Arizona, Idaho, Mississippi, Utah, and Wyoming have passed laws since 2022 that oblige state officials to compare voter rolls with SAVE program data and remove voters flagged as noncitizens. However, the SAVE program doesn’t include information on all U.S. citizens and recent changes increase the risk of misidentifying individuals.

A 2025 Iowa law creates an “unconfirmed” registration status when officials receive information from a “reliable” source that a voter is a noncitizen. People can confirm their status by providing “evidence” of citizenship. And in 2022, South Carolina began to allow voter purges based on information from state or national public safety databases indicating someone isn’t a citizen. Officials don’t have to notify affected voters. These laws, which codify the use of incomplete or flawed data, risk purging eligible American voters.

•  •  •

Show-your-papers policies block eligible American citizens from participating in our democracy. They are also expensive and difficult to implement, requiring the creation of complex systems, new forms, and election worker trainings to track additional documentation. They upend popular and longstanding methods of voter registration including by mail, online, and at voter registration drives. New Hampshire’s issues in low-turnout local elections in 2025 demonstrate the dangers of these laws.

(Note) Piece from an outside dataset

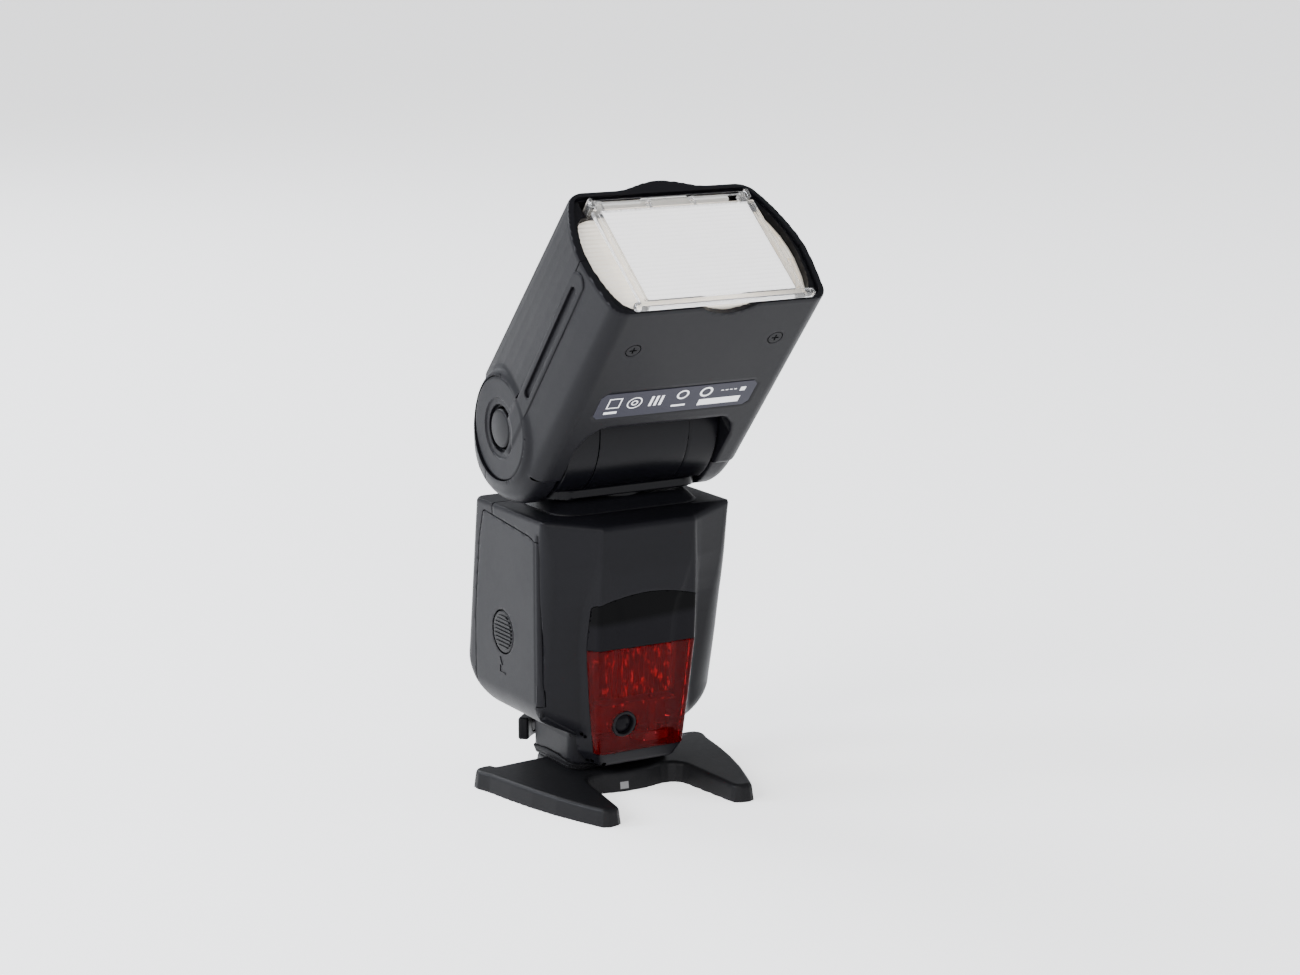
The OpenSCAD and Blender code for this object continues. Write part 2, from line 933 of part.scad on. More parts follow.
module head_screws() {
    color([0.2, 0.2, 0.21])
        head_frame()
            for (s = [-1, 1])
                translate([s * screw_x, -screw_u, -24])
                    difference() {
                        union() {
                            translate([0, 0, -0.05]) cylinder(h = 0.65, r = 2.2);
                            cylinder(h = 7, r = 1.1);
                        }
                        for (a = [0, 90])
                            rotate([0, 0, a]) translate([-1.2, -0.25, -1]) cube([2.4, 0.5, 1.4]);
                    }
}

module tilt_axles() {
    color(steel)
        head_frame()
            for (s = [-1, 1])
                difference() {
                    rod_x(s * 24.3 - 9.8, s * 24.3 + 9.8, axle_r);
                    rod_x(-60, 60, 2);
                }
}

module left_side_cover() {
    color([0.13, 0.13, 0.14])
        head_frame()
            difference() {
                union() {
                    rod_x(-head_hw, -disc_x, disc_r);
                    intersection() {
                        head_form(0);
                        arm_region(-1);
                    }
                }
                rod_x(-60, -30, 7.3);
            }
}

module right_side_cover() {
    color([0.13, 0.13, 0.14])
        head_frame()
            union() {
                rod_x(disc_x, head_hw, disc_r);
                intersection() {
                    head_form(0);
                    arm_region(1);
                }
            }
}

module tilt_button() {
    color(soft_black)
        head_frame()
            union() {
                rod_x(-head_hw, -disc_x - 0.1, 6);
                rod_x(-37, -12.5, 1.95);
            }
}

// ---------- optics ----------

tube_u = 35.1;            // the flash tube, forward of the tilt axis
screw_axis = [31.2, -3];  // (x, z) of the zoom lead screw in the head frame

module reflector() {
    color([0.92, 0.92, 0.9])
        head_frame()
            difference() {
                hull() {
                    block([-25.4, -50.5, -13.8], [25.4, -50, 13.8]);
                    block([-24, -32.6, -4], [24, -32.3, 4]);
                }
                hull() {
                    block([-24.6, -51.5, -13], [24.6, -50.4, 13]);
                    block([-23, -33.4, -2.6], [23, -33.2, 2.6]);
                }
                rod_x(-40, 40, 2.05, -tube_u, 0);
            }
}

module flash_tube() {
    color(clear)
        head_frame() rod_x(-25, 25, 2, -tube_u, 0);
}

module zoom_carriage() {
    color(black)
        head_frame()
            difference() {
                union() {
                    block([-26, -32.2, -10], [28, -30.2, 10]);
                    block([26.2, -43, -5], [28, -30.2, -1]);
                    block([26.2, -43, -5], [30, -39, -1]);
                    rod_y(-43, -39, 3.2, screw_axis[0], screw_axis[1]);
                }
                rod_y(-60, -20, 1.56, screw_axis[0], screw_axis[1]);
            }
}

module zoom_motor() {
    color(steel)
        head_frame()
            difference() {
                rod_y(-37.6, -29, 2.9, screw_axis[0], screw_axis[1]);
                rod_y(-60, -33, 1.55, screw_axis[0], screw_axis[1]);
            }
}

module lead_screw() {
    color(steel)
        head_frame() rod_y(-65, -33.2, 1.5, screw_axis[0], screw_axis[1]);
}

hinge_u = 76.8;
hinge_w = 17.3;

module wide_carriage() {
    color(clear)
        head_frame()
            union() {
                difference() {
                    block([-27.4, -73, 15], [27.4, -29, 16.6]);
                    block([-18, -80, 14], [18, -60, 18]);
                }
                for (s = [-1, 1])
                    translate([s * 26.7, 0, 0]) {
                        block([-0.8, -hinge_u - 1.4, 15], [0.8, -60, 18.5]);
                        rod_x(s > 0 ? -2.4 : 0.4, s > 0 ? -0.4 : 2.4, 0.8, -hinge_u, hinge_w);
                    }
            }
}

module wide_panel() {
    color(clear)
        head_frame()
            difference() {
                union() {
                    block([-25.6, -hinge_u - 0.9, -22.6], [25.6, -hinge_u + 0.9, hinge_w]);
                    rod_x(-25.6, 25.6, 1.4, -hinge_u, hinge_w);
                    block([-30, -hinge_u - 1.6, -24.6], [30, -hinge_u + 0.9, -22.4]);
                }
                rod_x(-60, 60, 0.86, -hinge_u, hinge_w);
            }
}

module catch_panel() {
    color([0.92, 0.92, 0.92])
        head_frame()
            union() {
                block([-23, -74, 18.9], [23, -32, 19.9]);
                block([-8, -75.2, 18.9], [8, -73.9, 19.9]);
            }
}

stand_body();
tripod_insert();
foot_plate();
foot_screws();
foot_contacts();
foot_pedestal();
foot_seal();
front_cover();
rear_cover();
ir_window();
af_window();
sensor_ring();
sensor_lens();
af_lamp_module();
battery_tray();
batteries();
battery_contacts();
door_hinge_pin();
main_board();
main_capacitor();
lcd_window();
lcd_module();
pc_socket();
power_socket();
swivel_collar();
battery_door();
door_lock_button();
lock_lever();
lever_button();
locking_pin();
select_dial();
set_button();
function_button_1();
function_button_2();
function_button_3();
function_button_4();
pilot_button();
power_switch();
terminal_cover();
neck_frame();
neck_end_caps();
swivel_retainer();
head_lower_case();
head_upper_case();
head_bezel();
fresnel_lens();
label_plate();
head_screws();
tilt_axles();
left_side_cover();
right_side_cover();
zoom_motor();
tilt_button();
zoom_carriage();
reflector();
flash_tube();
lead_screw();
wide_carriage();
wide_panel();
catch_panel();
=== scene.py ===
"""A bounce flash on its two-legged mini stand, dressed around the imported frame.

Shapes are worked out in millimetres and become metres when their meshes are made.
"""

import math

import bpy
import numpy as np
from mathutils import Matrix, Vector


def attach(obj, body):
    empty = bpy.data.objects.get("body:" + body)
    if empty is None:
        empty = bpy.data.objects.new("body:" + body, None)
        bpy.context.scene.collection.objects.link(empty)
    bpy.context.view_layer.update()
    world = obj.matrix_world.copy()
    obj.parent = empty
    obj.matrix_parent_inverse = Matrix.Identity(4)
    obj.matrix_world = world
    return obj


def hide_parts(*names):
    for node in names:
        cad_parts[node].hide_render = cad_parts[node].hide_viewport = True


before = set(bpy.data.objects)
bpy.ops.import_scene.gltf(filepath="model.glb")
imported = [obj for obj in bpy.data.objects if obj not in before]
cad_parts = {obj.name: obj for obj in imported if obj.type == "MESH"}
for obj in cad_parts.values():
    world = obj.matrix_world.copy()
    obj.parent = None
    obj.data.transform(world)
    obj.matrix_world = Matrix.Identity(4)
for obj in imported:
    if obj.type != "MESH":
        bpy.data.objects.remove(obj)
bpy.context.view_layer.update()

MM = 0.001
PIVOT_Z = 115.4  # height of the tilt axis
TILT = math.radians(50.4)  # how far the head rests from level
SLOPE = math.atan(9 / 49)  # lean of the rear face

# ---------- frames that pieces are drawn in ----------

ROW = Matrix.Scale(MM, 4)
# head: x across, y back along the head, z up from its long axis
HEAD = ROW @ Matrix.Translation((0, 0, PIVOT_Z)) @ Matrix.Rotation(-TILT, 4, "X")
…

Even supporters of these laws seem to recognize they create significant hurdles. The challenges of developing and running these systems may have played a role in defeating the Texas legislature’s 2025 push for a passport or birth certificate law. Election administrators warned it would cost millions of dollars, create a surge in provisional ballots, and force counties to undertake large-scale data comparison and management efforts. That’s a lot of strain on the election system to solve a problem that doesn’t exist. The U.S. Senate would be wise not to inflict those obstacles on every election official nationwide.